Est-ce que l’IMSA sert de tremplin pour Le Mans ?

Clairement, d’autant que le fait d’avoir un règlement commun à partir de l’année prochaine va permettre à certaines équipes de rouler dans les deux championnats. Comme je suis né au Mans, les équipes américaines m’en parlent souvent… Le Mans fait rêver tout le monde ici. Lorsque l’écurie Acura a annoncé son programme en LMDh, je me souviens d’une discussion avec Wayne Taylor, qui voyait déjà son fils Ricky sur la ligne de départ dans la Sarthe… Grâce à l’impulsion de John Doonan, le patron de l’IMSA qui était précédemment team manager de Mazda, beaucoup de choses sont devenues possibles. La future LMDh a beaucoup du projet DPi 2.0, et côté Michelin nous avons réussi à faire progresser les mentalités sur certains sujets. C’est un travail commun et une réussite partagée.

Est-ce que le fait d’être engagés en sport automobile vous permet de vous rapprocher des constructeurs ?
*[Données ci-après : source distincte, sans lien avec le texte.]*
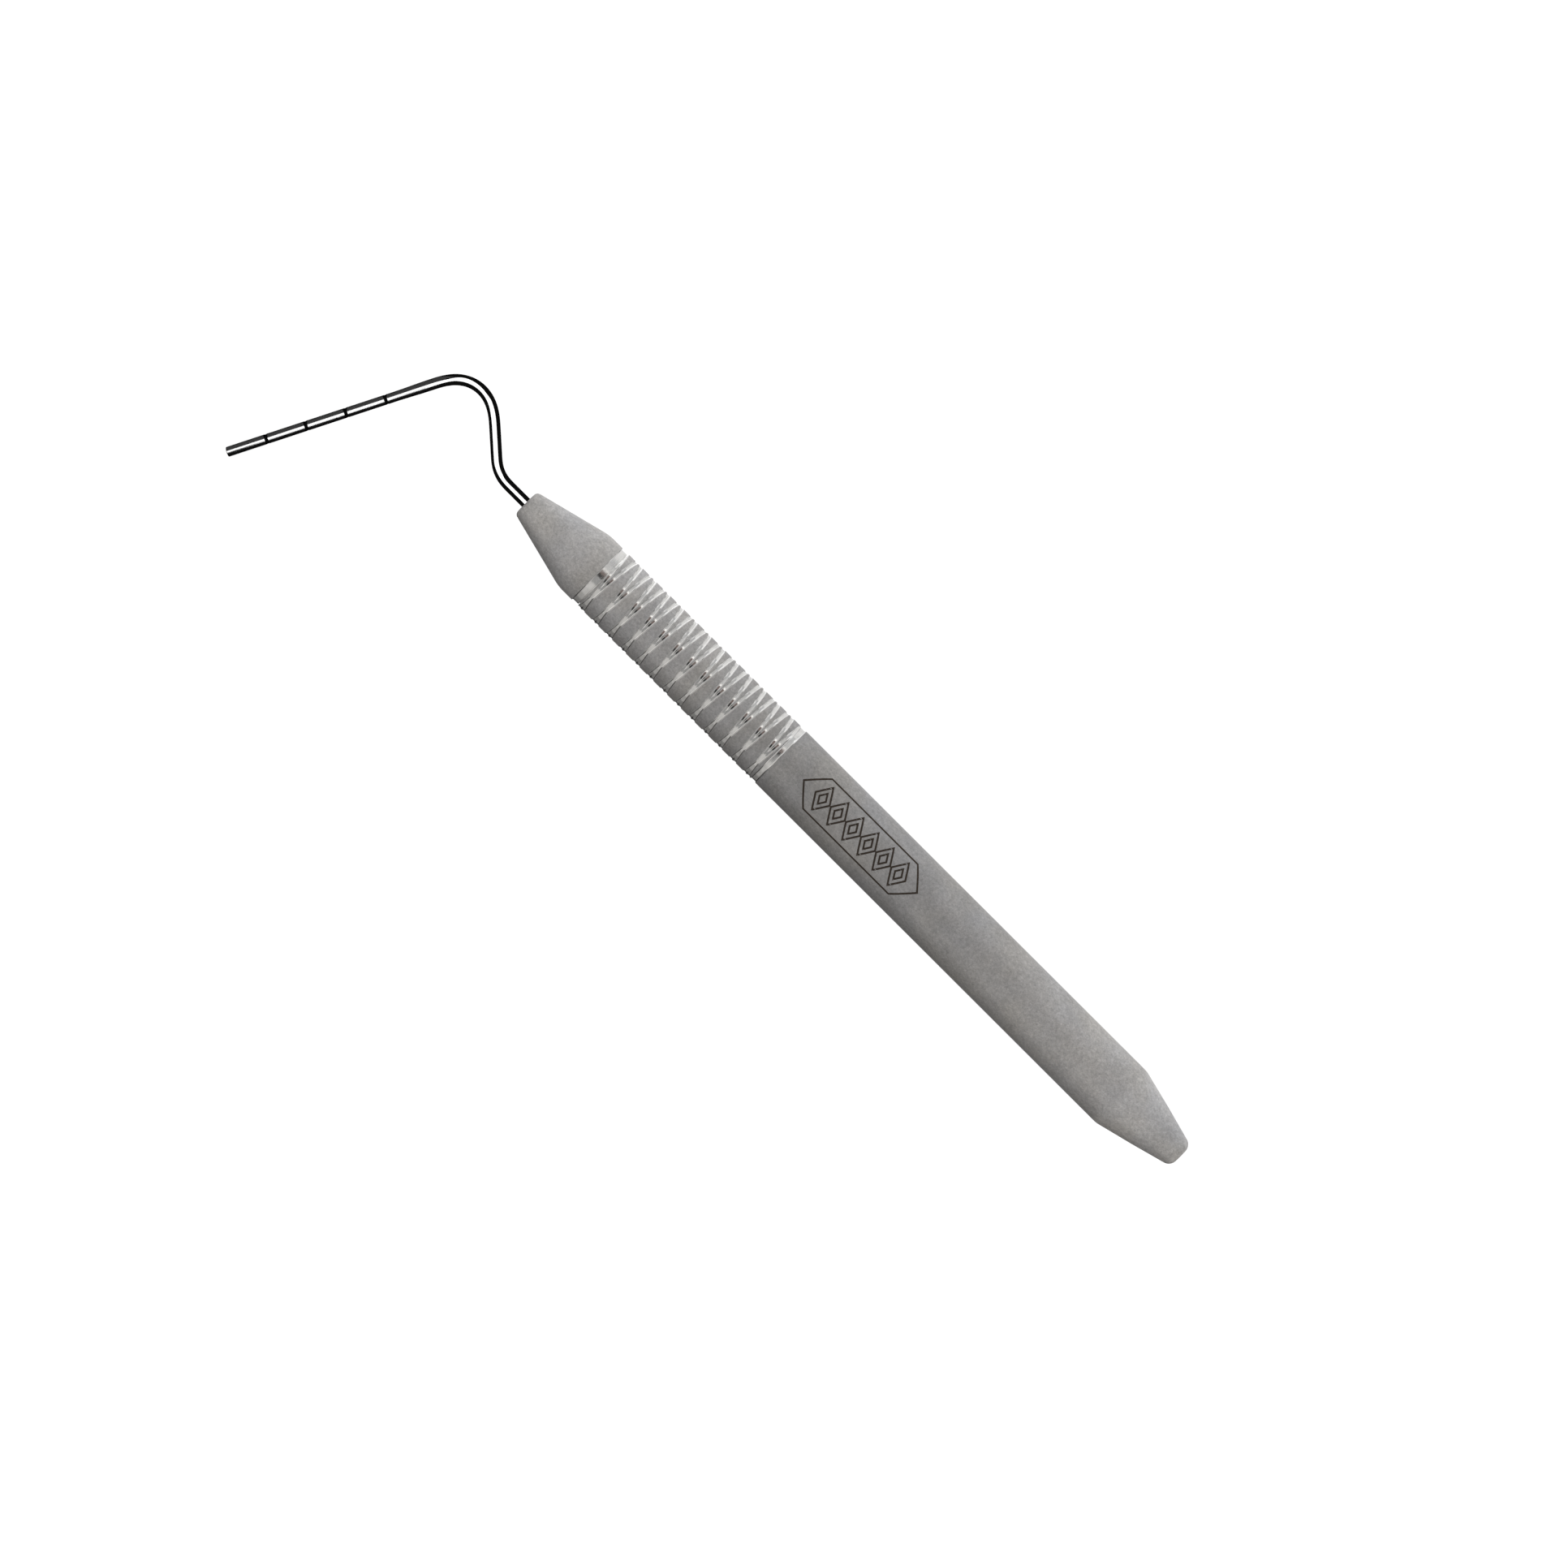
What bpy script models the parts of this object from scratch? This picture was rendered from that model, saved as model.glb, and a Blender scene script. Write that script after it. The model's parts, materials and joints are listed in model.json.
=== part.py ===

Bien sûr. Il y a beaucoup de choses à faire, et notamment au travers du partage des expériences et de la dimension technique. Sur des courses comme Sebring, les conseillers que nous dépêchons auprès des écuries sont des ingénieurs issus de notre centre de recherche. Ils sont volontaires pour nous rejoindre car ils sont passionnés, mais ils apportent également une vraie valeur ajoutée à nos partenaires. Par exemple, chez Corvette Racing, les conseillers techniques d’écurie sont ce week-end les personnes qui travaillent sur le design des pneus des Corvette de série. La synergie est géniale, car d’un côté la marque est contente de les rencontrer, et d’un autre les gens de Michelin découvrent la voiture pour laquelle ils travaillent dans une ambiance de compétition. Cela est excellent pour la relation entre nous-mêmes et nos clients constructeurs.